AEMTC provides a link with mega vessels & Maersk McKinney Moller
Anglo Eastern Maritime Training Center provides trained manpower for operating the electronic controlled main engines which power the mega ships including McKinney Moller
The biggest sea giant, Maersk Mc-Kinney Moller, launched in June this year at the Shipbuilding & Marine Engineering shipyard in Okpo, South Korea, and entered into service on July 15, may never make it to any port in India. In factthere is no port here that can accommodate this quarter-of-a-mile long, 195ft wide — equivalent to an eight-lane motorway — and 240ft high vessel. So also will be the case of the other 10 similar ships which the South Korean shipyard has been contracted to build and deliver between 2013 and 2015. But there is another angle to it. A landmark in engineering Maersk Mc-Kinney Moller, also referred to as Triple-E, as it offers economy of scale, energy efficiency and environment protection, is powered by MAN B&W's two electronically controlled main engines having 8 cylinders of 800 mm bore size capable of producing power of 29,680 kw each and a total power of approximately 80,000 BHP. To operate this engineering marvel, requires marine engineers of high caliber capable of deliveringoptimum output.
In advance of the debut of these electronically controlled engines on the maritime scene,Anglo-Eastern Maritime Training Center (AEMTC) based in Mumbai has been harvesting a pool of marine engineer well equipped to operate these engineering achievements. Today, more than a thousand ships are in operation worldwide using this technology. Many marine engineers from South Asia trained at AEMTC play a dominant role on several of these ships. The versatility of these electronically controlled engines is apparent from the fact they give insignificant NOx emission which is 1/3 of that of a conventional engines.
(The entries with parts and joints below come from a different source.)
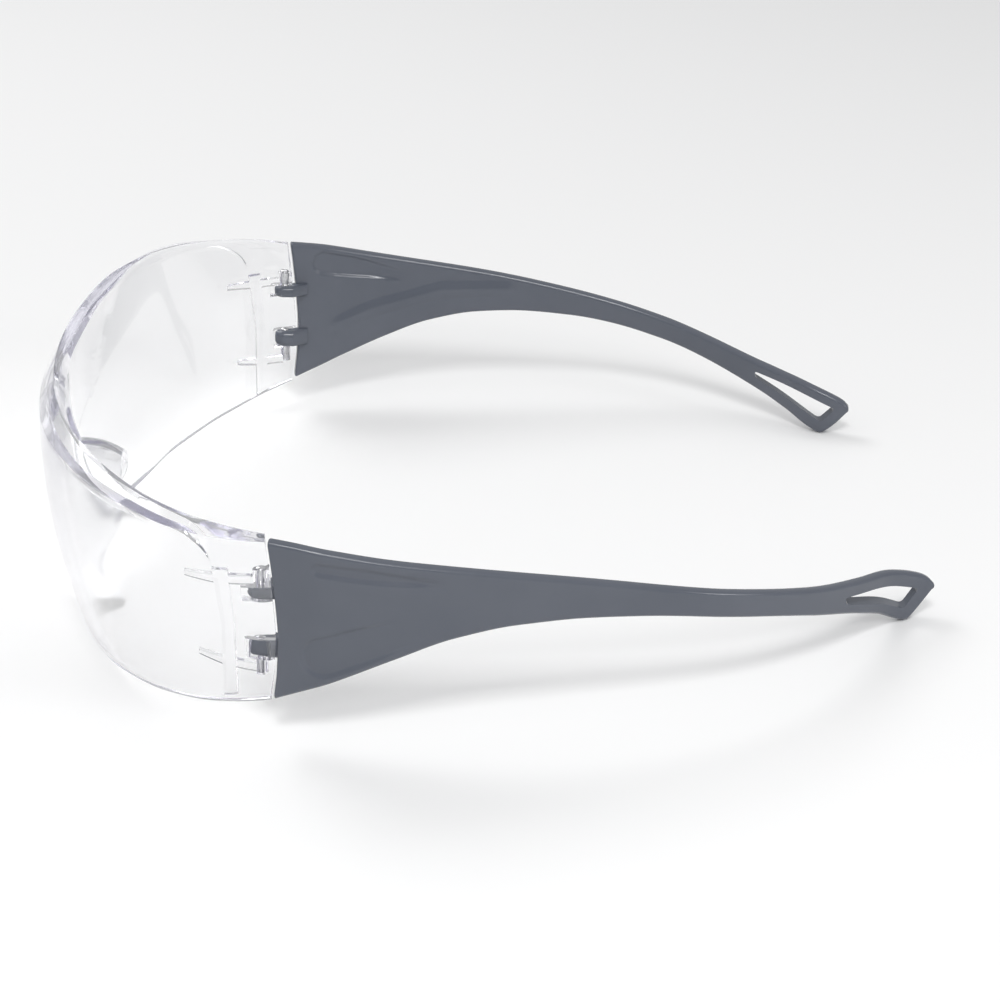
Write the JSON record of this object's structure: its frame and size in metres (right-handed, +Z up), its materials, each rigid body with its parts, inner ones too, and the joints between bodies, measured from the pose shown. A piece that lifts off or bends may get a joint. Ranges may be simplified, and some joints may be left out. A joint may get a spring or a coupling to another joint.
{
  "type": "safety glasses",
  "caption": "Wrap-round safety glasses with a clear one-piece lens and folding grey temples that end in slotted tips.",
  "frame": {"origin": "on the table, under the middle of the open glasses' bounding box", "axes": "+Z up, the lens faces -Y and the temples run back to +Y, +X is the wearer's left"},
  "size_m": [0.1486, 0.1577, 0.0436],
  "materials": {
    "clear_polycarbonate": "clear polished polycarbonate with a faint violet tint in its thick edges",
    "grey_plastic": "glossy moulded slate grey plastic",
    "pin_steel": "bright drawn steel wire"
  },
  "bodies": {
    "front": {"lens": "clear_polycarbonate", "left_upper_hinge_pin": "pin_steel", "left_lower_hinge_pin": "pin_steel", "right_upper_hinge_pin": "pin_steel", "right_lower_hinge_pin": "pin_steel"},
    "left_temple": {"left_temple": "grey_plastic"},
    "right_temple": {"right_temple": "grey_plastic"}
  },
  "joints": [
    {"name": "left_temple_hinge", "type": "hinge", "parent": "front", "child": "left_temple", "pos_m": [0.0685, -0.0375, 0.016], "axis": [0.0449, 0.0628, 0.997], "range_deg": [0, 82]},
    {"name": "right_temple_hinge", "type": "hinge", "parent": "front", "child": "right_temple", "pos_m": [-0.0685, -0.0375, 0.016], "axis": [0.0449, -0.0628, -0.997], "range_deg": [0, 70]}
  ]
}
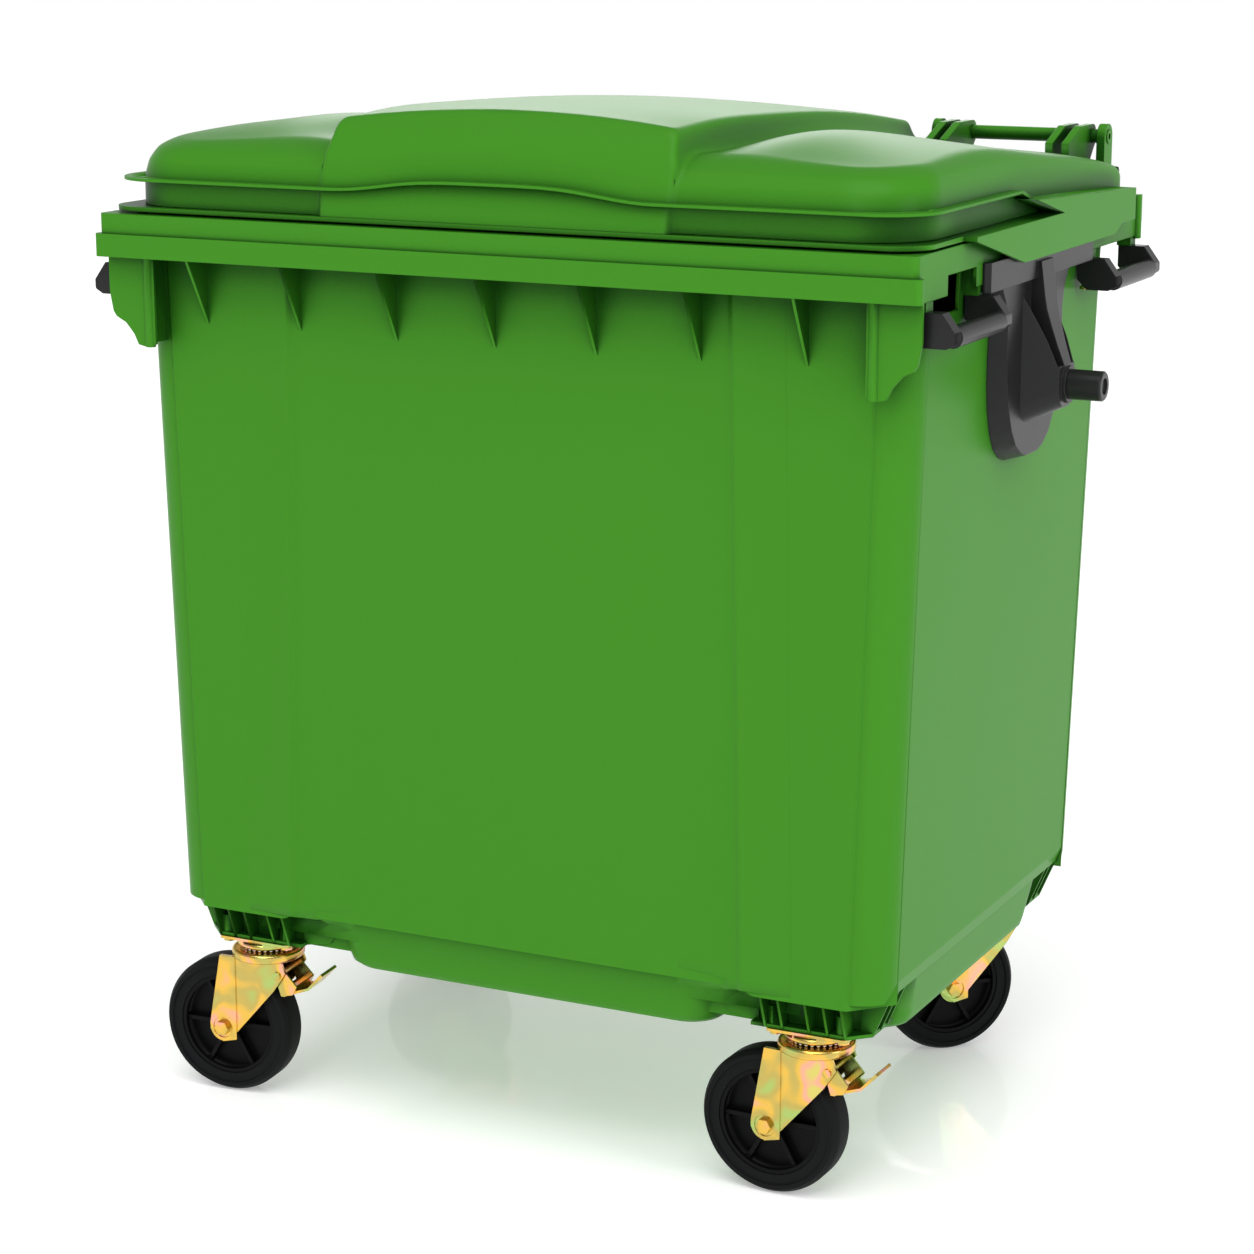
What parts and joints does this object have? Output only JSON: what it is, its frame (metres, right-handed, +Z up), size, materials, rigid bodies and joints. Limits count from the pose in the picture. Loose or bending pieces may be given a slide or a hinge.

AEMTC, Mumbai is the authorized training centre for MAN B&W courses equipped with MAN Diesel Marine Electronic Engine Simulator and has been imparting training for the past eight years. It is the only one of its kind of Full Mission ME engine simulators installed in the South East Asia. The training centre is also fitted with the full mission engine simulator modeled on the MAN B&W 6S50MC the pneumatic control system for MC Engines and the MAN B&W Holby 6L 28/32 diesel engine. This simulator is used for training crews specifically in the management and operation of its ME range of electronically-controlled camless engines, to meet the growing challenge of solving electro technical problems which might arise out at sea. Anglo Eastern Maritime training centre is one of the well acclaimed value added training centre which regularly trains more than 10,000 sea going personnel each a year. Anglo Eastern technically manages more than 450 ships world-wide and has a crew-strength of more than 12,000 Indians.
Giving details Francis Akkara, Sr. General Manager and Vice Principal of AEMTC in Mumbai and an authority in this field and having been closely associated with the development especially that of MAN B&W TURBO, informed that these engines are used on large merchant ships such as container vessels of 12,000 plus TEU capacity cruising at 24 to 30 knot speed. The operation is contrary to conventionally powered vessels which resort to slow steaming to cut down cost but cannot cut down the speed too much because they have to maintain the required rpm.
“Some electronically controlled main engines are also manufactured by Wartsila,” says Mr Akkara. “But they produce their hydraulic power supply which is equivalent to cam shaft in conventional engines to operate cylinder specific functions. In MAN the hydraulic power supply is produced by the main engine system oil, while RT flex engines use heavy fuel oil. MAN electronic engines hydraulics power supply system operates at 200 and 300 bars, while Wartsila RT flex engine operates at around 1000 bars. To operate these engines special training is very critical for marine engineers. The engines of Maersk Mc-Kinney Moller are of the latest type with mark version of 9.2 with respect to fuel economy and emission control. So far the Anglo Eastern Maritime training Centre has conducted over 60 batches since inception and 640 marine engineers have already trained.”
Experience has shown that these electronically controlled engines can run below 10 rpm very efficiently bringing huge cost saving in fuel consumption to cover the distance,” stated Mr. Akkara. “This is made possible by the use of various multi-purpose electronic systems used for controlling the fuel injection, exhaust valve function and cylinder oil lubrication. Mechanical components such as chain drive, camshaft, air distributors, etc., are omitted and exhaust valve, fuel pump and local maneuver system, etc., are redesigned to achieve the best desired results. Redundancy of electronic components is well thought of to ensure high reliability and overcome any eventuality at sea. The engine works with hydraulic power supply coupled with electronic controls. All the mechanical activations in the conventional engines have been modified with hydraulic power supply in the electronic engines.